Comme nous pensons que les stratégies de l'entreprise doivent s'inscrire dans le long terme, nous souhaitons que les données environnementales figurent dans la base de données unique et dans les documents de la nouvelle consultation des instances représentatives du personnel sur les orientations stratégiques de l'entreprise.

Comme je le disais plus tôt, ce nouvel équilibre entre démocratie sociale et démocratie parlementaire s'inscrit pour nous, écologistes, dans une expérience concrète de modernisation de la vie économique qui passe par la coopération plutôt que la concurrence, par la participation plutôt que l'appropriation des richesses par les seuls actionnaires, et enfin par la co-décision au coeur de l'entreprise plutôt que la stratégie financière et par la recherche de l'utilité sociale plutôt que le « toujours plus ».

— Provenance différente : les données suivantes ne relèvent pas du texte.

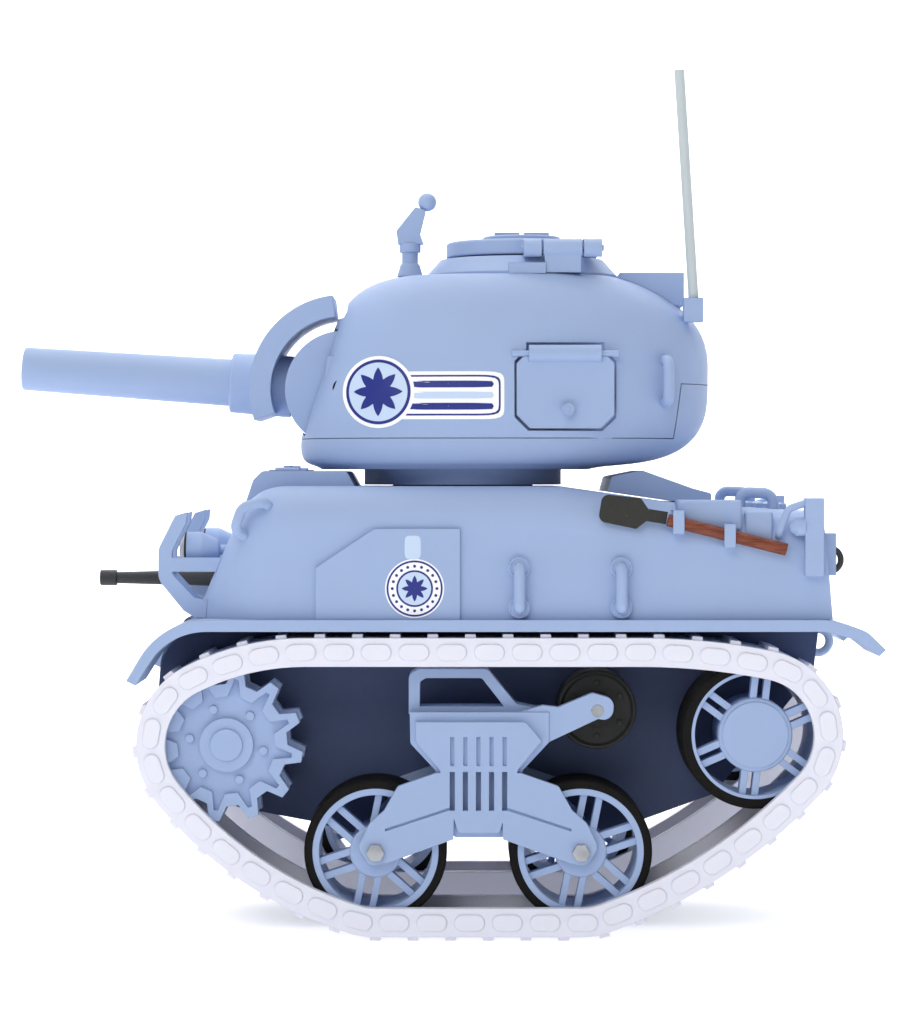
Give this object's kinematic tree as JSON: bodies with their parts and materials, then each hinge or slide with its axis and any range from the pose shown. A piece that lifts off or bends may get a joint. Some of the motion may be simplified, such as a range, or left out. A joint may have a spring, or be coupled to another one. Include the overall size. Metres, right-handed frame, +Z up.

Cette expérience se déroule dans des conditions défavorables aux salariés, aux précaires et aux chômeurs. Nous en sommes tous conscients. Aussi nous pensons, qu'il est de notre devoir de prendre date.

Prendre date pour faire le bilan réel et partagé avec les partenaires sociaux des mesures que nous allons engager.

Prendre date pour évaluer la concordance entre le mandat clair qu'ont donné les Français à notre majorité – casser le chômage de masse et la précarité, renforcer les droits sociaux de chacun – et la réalité.

Prendre date, enfin, pour mesurer la dynamique en faveur de la démocratie sociale et de la participation syndicale des salariés au sein de chaque entreprise.

Ce bilan, que je souhaite voir examiner lors d'une nouvelle conférence sociale réunissant partenaires sociaux et parlementaires, pourrait être établi dès juillet 2014.

À l'ouverture de ce débat, je souhaite rappeler les principes qui guideront notre choix : renforcement de la participation salariale dans la vie de l'entreprise, développement d'un droit social attaché à la personne plutôt qu'au contrat et dénonciation de toutes les formes déguisées de précarisation.

Monsieur le ministre, dans cet exercice d'équilibriste, je ne doute pas que vous saurez tenir le fil qui relie le chemin des crêtes. (Applaudissements sur les bancs des groupes écologiste, SRC et RRDP.)